If that is the problem, is the solution to harass selected lawyers and judges in their homes ? "The personal is political," you might say, so why not sheet it home to those who are abusing the system from the inside ?

That line of thinking leads to anarchy. True, the body that trains judges, the Institute of Judicial Studies, itself teaches Feminism (in the guise of so-called "gender equity") to judges, so you could argue that the system has been corrupted from the very top. It would not let me teach judges gender equity from a male perspective. And true, after I had told my classmates at the College of Law that I had once complained about this to the UN's Human Rights Committee, participants in an Institute of Judicail Studies function on the same floor stared at me in unison at the lifts, which is arguably a form of harassment.
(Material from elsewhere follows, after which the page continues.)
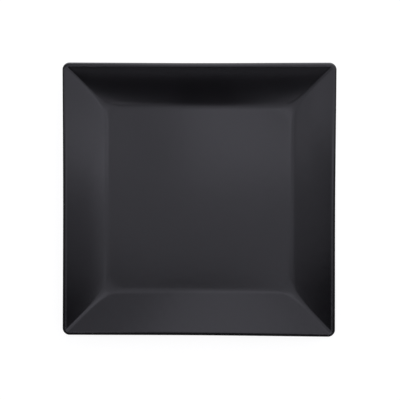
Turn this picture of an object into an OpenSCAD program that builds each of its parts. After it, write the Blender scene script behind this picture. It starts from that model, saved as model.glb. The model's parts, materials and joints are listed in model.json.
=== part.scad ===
// Square dinner plate in stoneware: one pressed and fired clay body with a foot ring, and
// the three coats of satin glaze that are fused to it. Millimetres, +Z up. The origin is the
// middle of the plane that the foot ring stands on.
//
// Every solid is a loft. A station is one rounded square of the loft, written as
//   [half width, height, corner radius, angle]
// where the angle is that of the surface's normal in the section, from straight up (0)
// through straight out (90) to straight down (180).

/* [Outline] */
// Width across the glazed lip
plate_w = 267; // [240:1:320]
// Corner radius of the glazed outline, seen from above
outline_corner_r = 7; // [6:0.5:16]
// How far the middle of each side of the lip draws in from a straight line
side_bow = 0.5; // [0:0.1:1.5]

/* [Well and rim] */
// Width of the flat floor of the well
well_w = 175; // [140:1:190]
// Corner radius of the flat floor
well_corner_r = 18; // [6:1:24]
// How late the rim's corners open out on their way down to that radius, where 1 is evenly
corner_lateness = 5; // [1:0.5:6]
// Radius of the bend where the floor turns up into the rim
well_bend_r = 28; // [10:1:40]
// Tilt of the rim just outside that bend, in degrees
rim_inner_tilt = 16; // [10:1:20]
// Tilt of the rim just inside the lip, in degrees
rim_outer_tilt = 27; // [26:1:34]

/* [Clay] */
// Thickness of the clay under the well and through the rim
clay_wall = 4.7; // [4.5:0.1:6]
// Radius of the clay over the top of the lip
lip_top_r = 2.6; // [2:0.1:2.8]

/* [Foot] */
// How far the resting face's outer edge lies inside the edge of the well's flat floor
foot_inset = 8.5; // [8:0.5:20]
// Width of the resting face
foot_face_w = 4; // [3:0.25:7]
// Corner radius of the resting face's outer edge
foot_corner_r = 18; // [12:1:24]
// Height of the clay underside above the table, outside the foot ring
foot_h = 3; // [2.6:0.1:5]
// Height of the clay base panel above the table, inside the foot ring
base_h = 2.6; // [2.2:0.1:4]
// Lean of the foot ring's two walls, in degrees
foot_draft = 20; // [5:1:30]
// Radius of the edges beside the resting face
foot_edge_r = 0.6; // [0.3:0.1:0.8]
// Radius of the hollows where the foot ring's walls meet the clay above them
foot_root_r = 1; // [0.6:0.1:1.2]

/* [Glaze] */
// Thickness of every coat
glaze_t = 0.35; // [0.2:0.05:0.5]
// Height of the clay that is wiped bare on the foot ring's walls
foot_bare_h = 0.9; // [0.8:0.05:1]

/* [Smoothness] */
// Flats around each corner
corner_steps = 8; // [4:1:12]
// Flats along each side
side_steps = 4; // [2:1:6]
// Flats from the floor of the well to the lip
rim_steps = 7; // [4:1:9]
// Flats around each small radius
edge_steps = 4; // [2:1:5]

/* [Hidden] */

clay_colour = "#b8a78d";
glaze_colour = "#2a292d";

// Outline of the clay, which the glaze makes larger by its thickness
clay_half = plate_w / 2 - glaze_t;
clay_corner_r = outline_corner_r - glaze_t;
well_half = well_w / 2;
floor_z = foot_h + clay_wall;

// Section of the rim: the bend, then a hollow arc that meets the lip
lip_join_half = clay_half - lip_top_r * (1 + sin(rim_outer_tilt));
bend_end = [
    well_half + well_bend_r * sin(rim_inner_tilt),
    floor_z + well_bend_r * (1 - cos(rim_inner_tilt))
];
hollow_r = (lip_join_half - bend_end.x) / (sin(rim_outer_tilt) - sin(rim_inner_tilt));
hollow_centre = bend_end + hollow_r * [-sin(rim_inner_tilt), cos(rim_inner_tilt)];
lip_join_z = hollow_centre.y - hollow_r * cos(rim_outer_tilt);

// The lip's upper radius and the smaller one below it touch at the widest line of the plate
lip_z = lip_join_z - lip_top_r * cos(rim_outer_tilt);
lip_under_r = (clay_wall - lip_top_r * (1 + sin(rim_outer_tilt))) / (1 - sin(rim_outer_tilt));
lip_join_corner_r = clay_corner_r - (clay_half - lip_join_half);

// Section of the foot ring
foot_outer = well_half - foot_inset;
foot_inner = foot_outer - foot_face_w;

// Corner radius on the lip, where every station keeps the same corner centre
function lip_corner(half) = clay_corner_r - (clay_half - half);

// Corner radius on the rim, which stays tight below the lip and opens out towards the well
function rim_corner(half) =
    let (down = max(0, (lip_join_half - half) / (lip_join_half - well_half)))
    lip_join_corner_r + (well_corner_r - lip_join_corner_r) * pow(down, corner_lateness);

// Corner radius on the foot ring, where every station keeps the same corner centre
function foot_corner(half) = foot_corner_r + half - foot_outer;

// Point on a section arc. A negative radius makes a hollow arc.
function on_arc(centre, r, angle) = centre + r * [sin(angle), cos(angle)];

// Angles in equal steps from one to another
function angles(from, to, steps) = [for (i = [0:steps]) from + (to - from) * i / steps];

// Stations of a coat's outer face, a thickness away from the clay's stations
function coated(stations) = [
    for (s = stations)
        let (out = glaze_t * sin(s[3]))
        [s[0] + out, s[1] + glaze_t * cos(s[3]), s[2] + out, s[3]]
];

// Stations of the clay's underside, a wall's thickness below the rim's stations
function underside(stations) = [
    for (s = stations)
        let (out = -clay_wall * sin(s[3]))
        [s[0] + out, s[1] - clay_wall * cos(s[3]), s[2] + out, s[3] + 180]
];

function reversed(list) = [for (i = [len(list) - 1:-1:0]) list[i]];

function from_second(list) = [for (i = [1:len(list) - 1]) list[i]];

// Stations from the edge of the flat floor up to the lip
rim_clay = [
    for (angle = angles(0, -rim_inner_tilt, edge_steps))
        let (p = on_arc([well_half, floor_z + well_bend_r], -well_bend_r, angle))
        [p.x, p.y, rim_corner(p.x), angle],
    for (angle = from_second(angles(-rim_inner_tilt, -rim_outer_tilt, rim_steps)))
        let (p = on_arc(hollow_centre, -hollow_r, angle))
        [p.x, p.y, rim_corner(p.x), angle]
];

// Stations over the top of the lip to the widest line
lip_clay = [
    for (angle = angles(-rim_outer_tilt, 90, 2 * edge_steps))
        let (p = on_arc([clay_half - lip_top_r, lip_z], lip_top_r, angle))
        [p.x, p.y, lip_corner(p.x), angle]
];

// Stations from the widest line to the underside of the rim
lip_under_clay = [
    for (angle = angles(90, 180 - rim_outer_tilt, edge_steps))
        let (p = on_arc([clay_half - lip_under_r, lip_z], lip_under_r, angle))
        [p.x, p.y, lip_corner(p.x), angle]
];

// Stations of one wall of the foot ring, from the hollow at its root to the edge of its
// resting face. Side is 1 for the outer wall and -1 for the inner one.
function foot_wall(edge_half, root_z, side) =
    let (
        root_r = min(foot_root_r, root_z / 2),
        wall_angle = 180 - side * (90 - foot_draft),
        edge_centre = [edge_half, foot_edge_r],
        edge_top = on_arc(edge_centre, foot_edge_r, wall_angle),
        climb = [side * tan(foot_draft), 1],
        bare_line = edge_top + climb * (foot_bare_h - edge_top.y),
        root_low_z = root_z - root_r * (1 - sin(foot_draft)),
        root_low = edge_top + climb * (root_low_z - edge_top.y),
        root_centre = on_arc(root_low, root_r, wall_angle)
    )
    [
        [
            for (angle = angles(180, wall_angle, edge_steps))
                let (p = on_arc(root_centre, -root_r, angle))
                [p.x, p.y, foot_corner(p.x), angle],
            [bare_line.x, bare_line.y, foot_corner(bare_line.x), wall_angle]
        ],
        [
            for (angle = angles(wall_angle, 180, edge_steps))
                let (p = on_arc(edge_centre, foot_edge_r, angle))
                [p.x, p.y, foot_corner(p.x), angle]
        ]
    ];

foot_outer_wall = foot_wall(foot_outer, foot_h, 1);
foot_inner_wall = foot_wall(foot_inner, base_h, -1);

// The clay's surface in the stretches that each coat covers, and the one left bare
face_stretch = concat(rim_clay, from_second(lip_clay));
back_stretch = concat(
    lip_under_clay,
    from_second(reversed(underside(rim_clay))),
    foot_outer_wall[0]
);
bare_stretch = concat(foot_outer_wall[1], reversed(foot_inner_wall[1]));
base_stretch = reversed(foot_inner_wall[0]);

// Share of the side bow that a station takes: all of it at the lip and none by the well
function bow_share(half) = max(0, min(1, (half - well_half) / (clay_half - well_half)));

// Points around one station, anticlockwise from the +X side's upper end
function ring(station) =
    let (
        half = station[0],
        corner_r = station[2],
        reach = half - corner_r,
        bow = side_bow * bow_share(half)
    )
    [
        for (quarter = [0:3])
            let (turn = 90 * quarter)
            each [
                for (i = [0:corner_steps])
                    let (angle = 90 * i / corner_steps)
                    turned([reach + corner_r * cos(angle), reach + corner_r * sin(angle)],
                        station[1], turn),
                for (i = [1:side_steps - 1])
                    let (along = 1 - 2 * i / side_steps)
                    turned([reach * along, half - bow * (1 - along * along)],
                        station[1], turn)
            ]
    ];

function turned(p, z, turn) = [
    p.x * cos(turn) - p.y * sin(turn),
    p.x * sin(turn) + p.y * cos(turn),
    z
];

ring_points = 4 * (corner_steps + side_steps);

// Two triangles for each step around the gap between one ring of points and the next
function band(first, second) = [
    for (i = [0:ring_points - 1])
        let (next = (i + 1) % ring_points)
        each [
            [first + i, first + next, second + next],
            [first + i, second + next, second + i]
        ]
];

// A solid whose stations run outwards over its upper side and back under it to the middle
module dish(stations) {
    last = len(stations) - 1;
    top_middle = ring_points * (last + 1);
    base_middle = top_middle + 1;
    polyhedron(
        points = [
            for (s = stations) each ring(s),
            [0, 0, stations[0][1]],
            [0, 0, stations[last][1]]
        ],
        faces = [
            for (i = [0:last - 1]) each band(i * ring_points, (i + 1) * ring_points),
            for (i = [0:ring_points - 1]) [top_middle, (i + 1) % ring_points, i],
            for (i = [0:ring_points - 1])
                let (first = last * ring_points)
                [base_middle, first + i, first + (i + 1) % ring_points]
        ]
    );
}

// A solid whose stations run outwards over its upper side and back under it to the start
module square_band(stations) {
    count = len(stations);
    polyhedron(
        points = [for (s = stations) each ring(s)],
        faces = [
            for (i = [0:count - 1])
                each band(i * ring_points, ((i + 1) % count) * ring_points)
        ]
    );
}

// The fired clay: well, rim, lip and foot ring in one pressing
module clay_body()
    color(clay_colour)
        dish(concat(face_stretch, from_second(back_stretch), bare_stretch, base_stretch));

// Glaze over the well, the rim and the top of the lip, down to the widest line
module face_glaze()
    color(glaze_colour)
        dish(concat(coated(face_stretch), reversed(face_stretch)));

// Glaze under the rim, from the widest line in to the foot ring's outer wall
module back_glaze()
    color(glaze_colour)
        square_band(concat(reversed(back_stretch), coated(back_stretch)));

// Glaze on the base panel inside the foot ring
module base_glaze()
    color(glaze_colour)
        dish(concat(reversed(base_stretch), coated(base_stretch)));

clay_body();
face_glaze();
back_glaze();
base_glaze();
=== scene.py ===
"""Square dinner plate in satin black stoneware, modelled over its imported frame.

Every piece is a loft. A station is one rounded square of the loft, and the stations follow the
plate's section, which is worked out here from the same sizes as the solids. Lengths are metres.
"""

import json
import math
from collections import namedtuple

import bmesh
import bpy
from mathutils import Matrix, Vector

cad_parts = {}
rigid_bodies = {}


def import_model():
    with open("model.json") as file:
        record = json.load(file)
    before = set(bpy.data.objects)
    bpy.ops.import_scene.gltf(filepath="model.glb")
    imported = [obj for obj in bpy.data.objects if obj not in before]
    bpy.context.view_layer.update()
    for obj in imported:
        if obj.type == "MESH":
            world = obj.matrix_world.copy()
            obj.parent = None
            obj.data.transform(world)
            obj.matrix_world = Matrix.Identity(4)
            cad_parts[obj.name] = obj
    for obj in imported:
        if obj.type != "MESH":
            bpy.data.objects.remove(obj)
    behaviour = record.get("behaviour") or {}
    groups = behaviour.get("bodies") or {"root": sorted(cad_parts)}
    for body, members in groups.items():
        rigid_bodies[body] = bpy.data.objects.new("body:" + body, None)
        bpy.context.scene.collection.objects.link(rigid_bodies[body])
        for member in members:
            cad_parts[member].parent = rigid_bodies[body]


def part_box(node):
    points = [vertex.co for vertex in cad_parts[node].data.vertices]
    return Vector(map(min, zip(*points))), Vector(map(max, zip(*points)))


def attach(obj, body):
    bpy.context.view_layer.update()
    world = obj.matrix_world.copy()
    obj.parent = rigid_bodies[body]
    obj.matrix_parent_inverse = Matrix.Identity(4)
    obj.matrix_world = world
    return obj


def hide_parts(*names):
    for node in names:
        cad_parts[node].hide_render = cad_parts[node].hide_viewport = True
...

But the Men's Movement must have higher standards than law students and judges ! Our democratic system of government depends on respect for the Law, as well as on an absence of systematic bias in the legal system. Two wrongs do not make a right.

One Wellington men's activist** has referred to those protesting outside lawyers' and judges' houses as "monkeys jumping up and down." He refers to their alleged lack of any coherent theoretical perspective. Mind you, he has not been particularly keen on any form of demonstration at all in the past.

I believe that Men's Rights activism should observe certain limits. Whether it actually will is anyone's guess.


* I first thought that the course was called "Feminist Jurisprudence". I tried to check on the Web, but it doesn't seem to be taught at present.